Cette figure de style, vous l’avez sans doute reconnue, c’est une anaphore : une suite de segments qui commencent tous par le même mot ou le même groupe de mots. L’exemple le plus connu, c’est bien sûr le "moi, président de la République", de François Hollande. Alors, en meeting, c’est un procédé aussi rudimentaire qu’efficace : l’aspect rythmique et répétitif de la figure permet généralement de soulever l’enthousiasme du public. Sauf quand c’est un peu trop gros et trop forcé, auquel cas on obtient ce qui s’est passé dimanche 10 avril : le terrible "ouiiii" de circonstance.  

"Inventer quelque chose de nouveau"

Techniquement, le discours était discutable, d’autant qu’il était structuré ensuite par toute une série d’autres anaphores, qui n’ont pas suscité beaucoup plus d’enthousiasme que la première. Mais l’essentiel, selon moi, est ailleurs. Emmanuel Macron s’est notamment adressé aux responsables politiques qui se sont opposés à lui. "Je souhaite tendre la main à tous ceux qui veulent travailler pour la France, affirme Emmanuel Macron dans ce même discours. Je suis prêt à inventer quelque chose de nouveau pour rassembler les convictions et les sensibilités diverses afin de bâtir avec eux une action commune au service de notre Nation pour les années qui viennent." 

Emmanuel Macron veut "tendre la main". Fort bien : nous voilà donc dans la thématique du rassemblement. Mais tendre la main à qui ? "Tous ceux qui veulent travailler pour la France" : voilà qui est très clair… Dans quel but ? "Inventer quelque chose de nouveau". Quelque chose, notez-le bien, c’est d’une précision chirurgicale. Et quelque chose, pour faire quoi ? "Rassembler les convictions et les sensibilités diverses, afin de bâtir avec eux une action commune au service de notre Nation pour les années qui viennent" : c’est, bien évidemment, d’une limpidité diaphane.  Ce que nous avons là, ce ne sont même pas des concepts : ce sont des généralités totalement vides de sens. Pour s’opposer à Marine Le Pen, Emmanuel Macron cherche à susciter le plus de ralliements possibles, sans pour autant laisser entrevoir le début du commencement d’une concession sur le fond de sa politique.

Marine Le Pen a aussi développé le thème du rassemblement, avec une nuance près : ce qu’elle entend rassembler, ce ne sont pas les responsables politiques, mais le peuple. "J'appelle tous les Français de toutes sensibilités, de droite, de gauche et d'ailleurs, les Français de toutes origines à rejoindre ce grand rassemblement national et populaire, insiste Marine Le Pen, lors de son discours de ralliement depuis son QG de campagne, dans le 16e arrondissement de Paris. Tous ceux qui aujourd'hui n'ont pas voté pour Emmanuel Macron ont bien sur vocation à rejoindre ce rassemblement."

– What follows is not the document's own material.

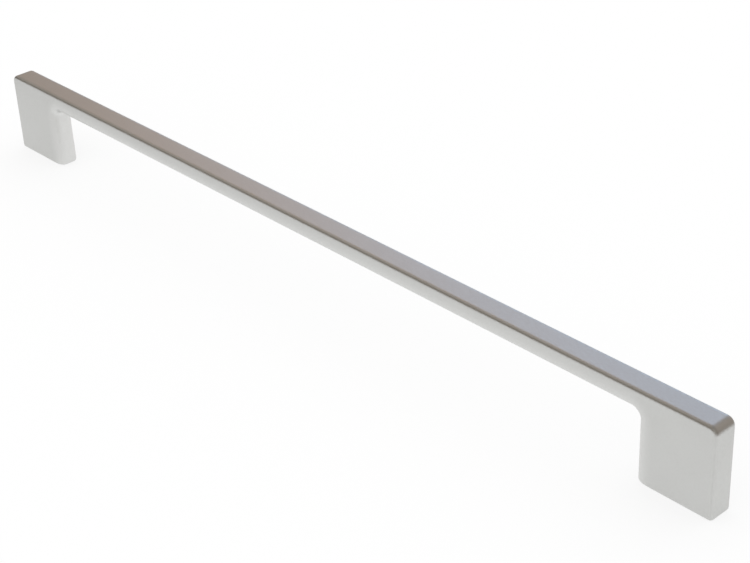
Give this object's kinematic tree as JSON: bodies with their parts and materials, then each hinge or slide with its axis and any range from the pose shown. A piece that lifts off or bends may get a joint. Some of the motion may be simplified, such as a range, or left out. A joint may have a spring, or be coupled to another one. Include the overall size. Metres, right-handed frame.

"Le grand rassemblement national et populaire"

Marine Le Pen tente donc de transformer le second tour en un référendum contre Emmanuel Macron. Elle appelle les français à utiliser leur bulletin de vote pour faire battre le président sortant. C’est ni plus ni moins qu’un front républicain à front renversé. Et elle habille cela d’une formule redoutable : "le grand rassemblement national et populaire".

Le Rassemblement national, son parti, encore très clivant, se voit agrémenté de deux adjectifs supplémentaire : il est "grand", pour dire qu’il ne s’agit plus seulement du parti originel de Marine Le Pen, et surtout il est populaire. Un clin d’œil explicite aux électeurs de Fabien Roussel et, surtout, de Jean-Luc Mélenchon et son "union populaire". L’expression parvient à être à la fois cohérente et innovante : "Grand rassemblement national et populaire" . Politiquement, ce n’est pas plus précis que le "quelque chose de nouveau" prôné par Emmanuel Macron. Rhétoriquement en revanche, cela pourrait bien être redoutable.